Data lines

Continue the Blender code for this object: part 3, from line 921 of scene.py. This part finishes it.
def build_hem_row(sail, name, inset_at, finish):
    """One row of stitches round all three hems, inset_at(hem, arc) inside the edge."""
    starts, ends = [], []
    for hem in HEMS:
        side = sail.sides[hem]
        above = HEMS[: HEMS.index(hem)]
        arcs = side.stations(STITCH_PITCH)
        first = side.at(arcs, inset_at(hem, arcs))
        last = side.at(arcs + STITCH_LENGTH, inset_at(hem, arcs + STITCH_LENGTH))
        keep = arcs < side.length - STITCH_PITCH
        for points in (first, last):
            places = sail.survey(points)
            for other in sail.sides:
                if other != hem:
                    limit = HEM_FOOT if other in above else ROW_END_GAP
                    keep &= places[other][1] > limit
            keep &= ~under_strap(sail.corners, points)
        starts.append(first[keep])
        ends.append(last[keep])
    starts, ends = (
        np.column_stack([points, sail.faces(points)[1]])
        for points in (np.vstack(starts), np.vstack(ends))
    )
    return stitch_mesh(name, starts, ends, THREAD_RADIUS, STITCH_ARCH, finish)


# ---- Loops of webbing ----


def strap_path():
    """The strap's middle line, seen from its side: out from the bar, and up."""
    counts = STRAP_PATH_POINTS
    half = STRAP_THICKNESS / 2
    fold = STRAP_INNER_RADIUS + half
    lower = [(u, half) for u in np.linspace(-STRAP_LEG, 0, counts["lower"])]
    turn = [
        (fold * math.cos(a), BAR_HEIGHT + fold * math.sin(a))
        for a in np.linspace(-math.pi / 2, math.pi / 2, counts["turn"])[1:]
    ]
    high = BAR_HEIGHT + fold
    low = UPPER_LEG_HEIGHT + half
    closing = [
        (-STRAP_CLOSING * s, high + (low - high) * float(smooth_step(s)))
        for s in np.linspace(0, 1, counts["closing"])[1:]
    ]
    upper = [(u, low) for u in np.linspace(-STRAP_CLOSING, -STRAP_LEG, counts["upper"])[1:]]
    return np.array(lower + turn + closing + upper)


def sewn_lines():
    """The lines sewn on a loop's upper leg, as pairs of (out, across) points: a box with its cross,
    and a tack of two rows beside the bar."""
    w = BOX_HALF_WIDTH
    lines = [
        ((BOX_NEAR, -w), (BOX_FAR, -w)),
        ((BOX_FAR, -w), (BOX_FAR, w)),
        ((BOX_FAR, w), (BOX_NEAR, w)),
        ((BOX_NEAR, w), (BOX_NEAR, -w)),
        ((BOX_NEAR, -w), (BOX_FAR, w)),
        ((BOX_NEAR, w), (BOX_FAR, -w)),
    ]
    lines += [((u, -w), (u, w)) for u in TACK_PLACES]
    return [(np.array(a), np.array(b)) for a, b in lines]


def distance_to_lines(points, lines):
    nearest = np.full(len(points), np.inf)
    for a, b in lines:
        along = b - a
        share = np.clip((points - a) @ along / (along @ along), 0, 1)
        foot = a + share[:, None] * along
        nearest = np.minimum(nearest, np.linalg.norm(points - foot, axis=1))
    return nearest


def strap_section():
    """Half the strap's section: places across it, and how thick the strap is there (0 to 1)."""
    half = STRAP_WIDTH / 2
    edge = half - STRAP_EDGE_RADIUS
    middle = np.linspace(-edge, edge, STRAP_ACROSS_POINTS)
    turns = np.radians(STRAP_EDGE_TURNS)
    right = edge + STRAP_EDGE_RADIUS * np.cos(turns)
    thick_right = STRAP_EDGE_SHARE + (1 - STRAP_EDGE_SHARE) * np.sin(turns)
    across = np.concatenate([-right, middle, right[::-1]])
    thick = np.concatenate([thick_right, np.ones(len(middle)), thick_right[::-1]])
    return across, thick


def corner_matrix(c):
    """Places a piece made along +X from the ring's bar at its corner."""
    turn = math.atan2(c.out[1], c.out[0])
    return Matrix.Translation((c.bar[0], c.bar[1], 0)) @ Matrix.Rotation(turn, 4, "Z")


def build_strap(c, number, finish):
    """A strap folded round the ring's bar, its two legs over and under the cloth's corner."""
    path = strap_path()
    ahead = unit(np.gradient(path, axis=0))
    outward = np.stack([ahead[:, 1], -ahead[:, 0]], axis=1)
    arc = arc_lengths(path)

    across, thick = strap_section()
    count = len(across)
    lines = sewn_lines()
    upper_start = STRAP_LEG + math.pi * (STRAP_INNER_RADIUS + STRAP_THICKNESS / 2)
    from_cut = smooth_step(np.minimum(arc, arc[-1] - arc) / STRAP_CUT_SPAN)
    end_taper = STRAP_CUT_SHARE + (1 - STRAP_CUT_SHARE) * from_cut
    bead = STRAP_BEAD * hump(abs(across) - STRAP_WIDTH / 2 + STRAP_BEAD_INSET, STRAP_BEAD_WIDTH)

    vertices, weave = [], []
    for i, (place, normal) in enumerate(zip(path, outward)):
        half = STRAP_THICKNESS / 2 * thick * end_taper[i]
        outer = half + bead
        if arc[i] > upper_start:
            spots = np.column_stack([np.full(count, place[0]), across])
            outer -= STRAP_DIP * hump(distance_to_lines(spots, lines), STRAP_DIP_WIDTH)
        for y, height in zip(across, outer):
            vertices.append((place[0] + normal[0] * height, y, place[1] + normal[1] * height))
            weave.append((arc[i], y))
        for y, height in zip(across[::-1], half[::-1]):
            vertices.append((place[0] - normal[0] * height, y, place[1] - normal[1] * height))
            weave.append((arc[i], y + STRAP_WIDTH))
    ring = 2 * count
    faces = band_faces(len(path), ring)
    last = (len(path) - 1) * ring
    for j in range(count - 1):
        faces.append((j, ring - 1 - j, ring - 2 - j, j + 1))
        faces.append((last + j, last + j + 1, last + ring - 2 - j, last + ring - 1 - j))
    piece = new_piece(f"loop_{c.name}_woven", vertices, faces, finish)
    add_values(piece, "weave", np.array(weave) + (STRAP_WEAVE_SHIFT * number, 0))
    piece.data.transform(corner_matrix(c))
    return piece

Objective
Retype the listing exactly, in full.

Result of this task
Continue the Blender code for this object: part 3, from line 921 of scene.py. This part finishes it.
def build_hem_row(sail, name, inset_at, finish):
    """One row of stitches round all three hems, inset_at(hem, arc) inside the edge."""
    starts, ends = [], []
    for hem in HEMS:
        side = sail.sides[hem]
        above = HEMS[: HEMS.index(hem)]
        arcs = side.stations(STITCH_PITCH)
        first = side.at(arcs, inset_at(hem, arcs))
        last = side.at(arcs + STITCH_LENGTH, inset_at(hem, arcs + STITCH_LENGTH))
        keep = arcs < side.length - STITCH_PITCH
        for points in (first, last):
            places = sail.survey(points)
            for other in sail.sides:
                if other != hem:
                    limit = HEM_FOOT if other in above else ROW_END_GAP
                    keep &= places[other][1] > limit
            keep &= ~under_strap(sail.corners, points)
        starts.append(first[keep])
        ends.append(last[keep])
    starts, ends = (
        np.column_stack([points, sail.faces(points)[1]])
        for points in (np.vstack(starts), np.vstack(ends))
    )
    return stitch_mesh(name, starts, ends, THREAD_RADIUS, STITCH_ARCH, finish)


# ---- Loops of webbing ----


def strap_path():
    """The strap's middle line, seen from its side: out from the bar, and up."""
    counts = STRAP_PATH_POINTS
    half = STRAP_THICKNESS / 2
    fold = STRAP_INNER_RADIUS + half
    lower = [(u, half) for u in np.linspace(-STRAP_LEG, 0, counts["lower"])]
    turn = [
        (fold * math.cos(a), BAR_HEIGHT + fold * math.sin(a))
        for a in np.linspace(-math.pi / 2, math.pi / 2, counts["turn"])[1:]
    ]
    high = BAR_HEIGHT + fold
    low = UPPER_LEG_HEIGHT + half
    closing = [
        (-STRAP_CLOSING * s, high + (low - high) * float(smooth_step(s)))
        for s in np.linspace(0, 1, counts["closing"])[1:]
    ]
    upper = [(u, low) for u in np.linspace(-STRAP_CLOSING, -STRAP_LEG, counts["upper"])[1:]]
    return np.array(lower + turn + closing + upper)


def sewn_lines():
    """The lines sewn on a loop's upper leg, as pairs of (out, across) points: a box with its cross,
    and a tack of two rows beside the bar."""
    w = BOX_HALF_WIDTH
    lines = [
        ((BOX_NEAR, -w), (BOX_FAR, -w)),
        ((BOX_FAR, -w), (BOX_FAR, w)),
        ((BOX_FAR, w), (BOX_NEAR, w)),
        ((BOX_NEAR, w), (BOX_NEAR, -w)),
        ((BOX_NEAR, -w), (BOX_FAR, w)),
        ((BOX_NEAR, w), (BOX_FAR, -w)),
    ]
    lines += [((u, -w), (u, w)) for u in TACK_PLACES]
    return [(np.array(a), np.array(b)) for a, b in lines]


def distance_to_lines(points, lines):
    nearest = np.full(len(points), np.inf)
    for a, b in lines:
        along = b - a
        share = np.clip((points - a) @ along / (along @ along), 0, 1)
        foot = a + share[:, None] * along
        nearest = np.minimum(nearest, np.linalg.norm(points - foot, axis=1))
    return nearest


def strap_section():
    """Half the strap's section: places across it, and how thick the strap is there (0 to 1)."""
    half = STRAP_WIDTH / 2
    edge = half - STRAP_EDGE_RADIUS
    middle = np.linspace(-edge, edge, STRAP_ACROSS_POINTS)
    turns = np.radians(STRAP_EDGE_TURNS)
    right = edge + STRAP_EDGE_RADIUS * np.cos(turns)
    thick_right = STRAP_EDGE_SHARE + (1 - STRAP_EDGE_SHARE) * np.sin(turns)
    across = np.concatenate([-right, middle, right[::-1]])
    thick = np.concatenate([thick_right, np.ones(len(middle)), thick_right[::-1]])
    return across, thick


def corner_matrix(c):
    """Places a piece made along +X from the ring's bar at its corner."""
    turn = math.atan2(c.out[1], c.out[0])
    return Matrix.Translation((c.bar[0], c.bar[1], 0)) @ Matrix.Rotation(turn, 4, "Z")


def build_strap(c, number, finish):
    """A strap folded round the ring's bar, its two legs over and under the cloth's corner."""
    path = strap_path()
    ahead = unit(np.gradient(path, axis=0))
    outward = np.stack([ahead[:, 1], -ahead[:, 0]], axis=1)
    arc = arc_lengths(path)

    across, thick = strap_section()
    count = len(across)
    lines = sewn_lines()
    upper_start = STRAP_LEG + math.pi * (STRAP_INNER_RADIUS + STRAP_THICKNESS / 2)
    from_cut = smooth_step(np.minimum(arc, arc[-1] - arc) / STRAP_CUT_SPAN)
    end_taper = STRAP_CUT_SHARE + (1 - STRAP_CUT_SHARE) * from_cut
    bead = STRAP_BEAD * hump(abs(across) - STRAP_WIDTH / 2 + STRAP_BEAD_INSET, STRAP_BEAD_WIDTH)

    vertices, weave = [], []
    for i, (place, normal) in enumerate(zip(path, outward)):
        half = STRAP_THICKNESS / 2 * thick * end_taper[i]
        outer = half + bead
        if arc[i] > upper_start:
            spots = np.column_stack([np.full(count, place[0]), across])
            outer -= STRAP_DIP * hump(distance_to_lines(spots, lines), STRAP_DIP_WIDTH)
        for y, height in zip(across, outer):
            vertices.append((place[0] + normal[0] * height, y, place[1] + normal[1] * height))
            weave.append((arc[i], y))
        for y, height in zip(across[::-1], half[::-1]):
            vertices.append((place[0] - normal[0] * height, y, place[1] - normal[1] * height))
            weave.append((arc[i], y + STRAP_WIDTH))
    ring = 2 * count
    faces = band_faces(len(path), ring)
    last = (len(path) - 1) * ring
    for j in range(count - 1):
        faces.append((j, ring - 1 - j, ring - 2 - j, j + 1))
        faces.append((last + j, last + j + 1, last + ring - 2 - j, last + ring - 1 - j))
    piece = new_piece(f"loop_{c.name}_woven", vertices, faces, finish)
    add_values(piece, "weave", np.array(weave) + (STRAP_WEAVE_SHIFT * number, 0))
    piece.data.transform(corner_matrix(c))
    return piece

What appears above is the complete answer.